Lorsque la grand-tante de Stéphane, quadragénaire au chômage, lui propose de venir prendre quelques souvenirs dans l’appartement qu’elle vide, il est le premier étonné d’apprendre que sa famille possède un tableau d’un peintre juif peu connu. Ses grands-parents auraient reçu ce tableau en remerciement pour avoir hébergé le peintre et son épouse qui voulaient passer en Espagne. Mais lorsque Stéphane veut faire reconnaître ses grands-parents comme Justes, tout se complique. De Jérusalem à Madrid, il va suivre la trace du peintre pour prouver qu’il a bien survécu à la Shoah. Cela se lit comme un roman à suspense, c’est totalement une fiction, à part le tableau qui existe vraiment, mais avec des accents de vérité qui font croire à un récit autobiographique.
L’avis de Luocine.
Isabelle Sorente, La femme et l’oiseau, éditions J.-C. Lattès, septembre 2021, 370 pages.

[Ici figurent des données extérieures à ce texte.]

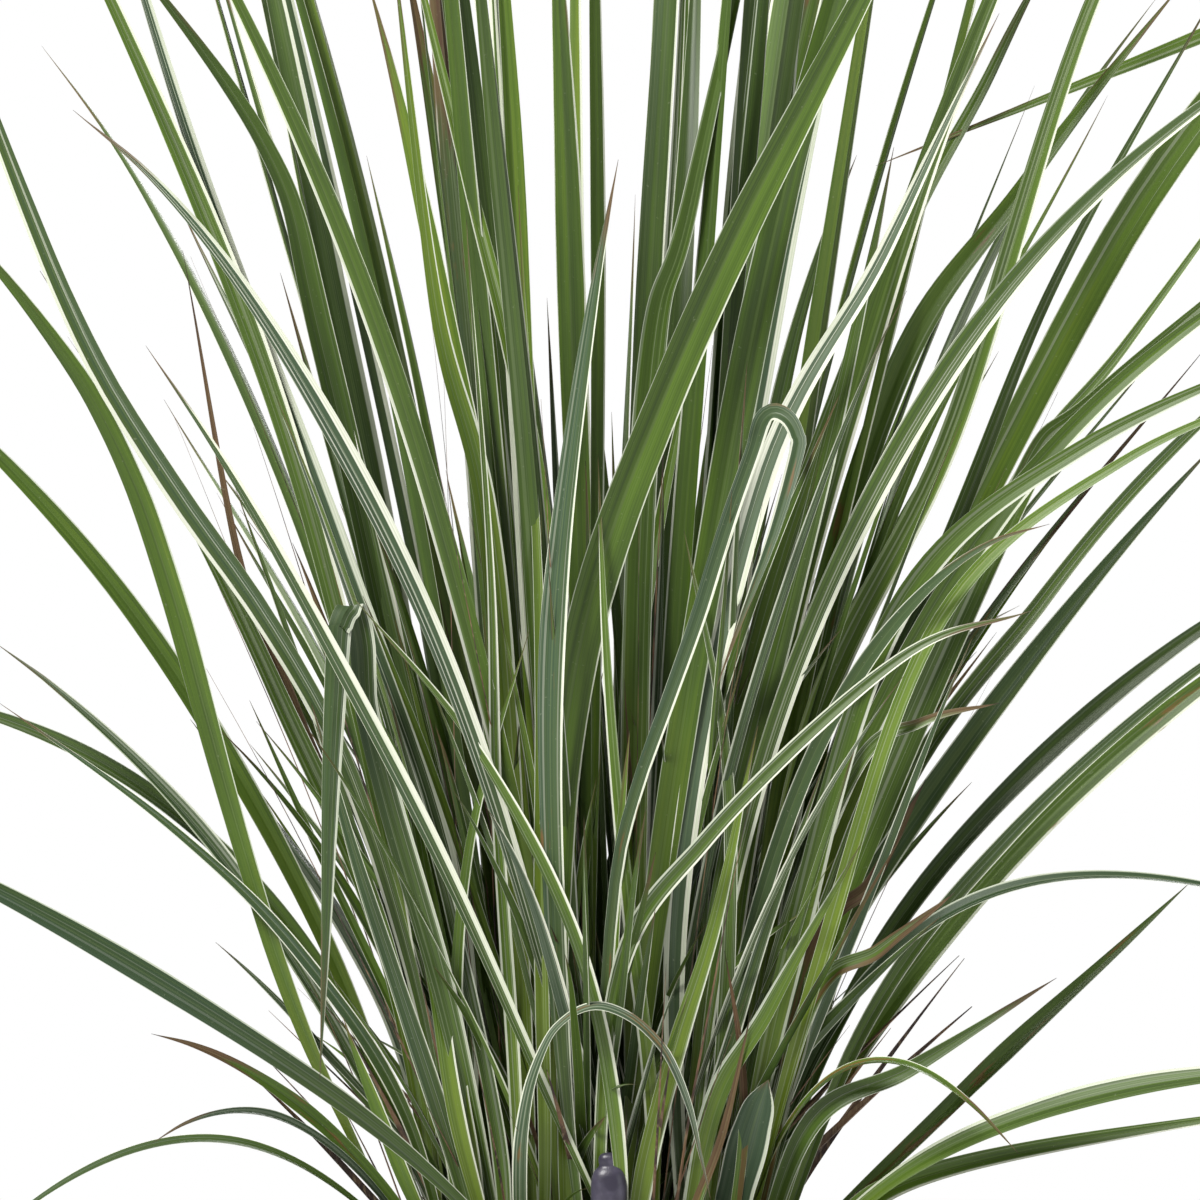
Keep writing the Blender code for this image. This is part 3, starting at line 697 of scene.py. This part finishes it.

« Il lui avait demandé s’il parlait de Tambov de temps en temps. Thomas lui avait dit qu’il ne s’était confié à personne (…), enfin à personne d’humain. Mais il en parlait au arbres et aux oiseaux, et même si c’était difficile à expliquer, ça lui faisait du bien. »
Lorsque sa fille Vina est renvoyée du lycée pour comportement violent, Élisabeth décide de prendre un peu de temps pour elle et sa fille, et de rejoindre pour quelques jours son grand-oncle Thomas qui vit près de la forêt vosgienne. Plus à l’aise seul dans la nature qu’avec son entourage, Thomas les accueille cependant gentiment et va nouer des liens avec Vina. Chacun des trois personnages se révèle petit à petit, dévoilant ce qui l’obsède. Pour Thomas, cela remonte à la guerre, où, enrôlé parmi les Malgré-nous, il fut, dans des conditions terribles, prisonnier des Russes avec son frère Alex, le grand-père d’Élisabeth. Son histoire dramatique n’éclipse pourtant pas les difficultés de Vina et de sa mère sur un autre thème que vous découvrirez… en lisant ce roman !
Il sort en poche, et a été lu aussi par T livres T arts.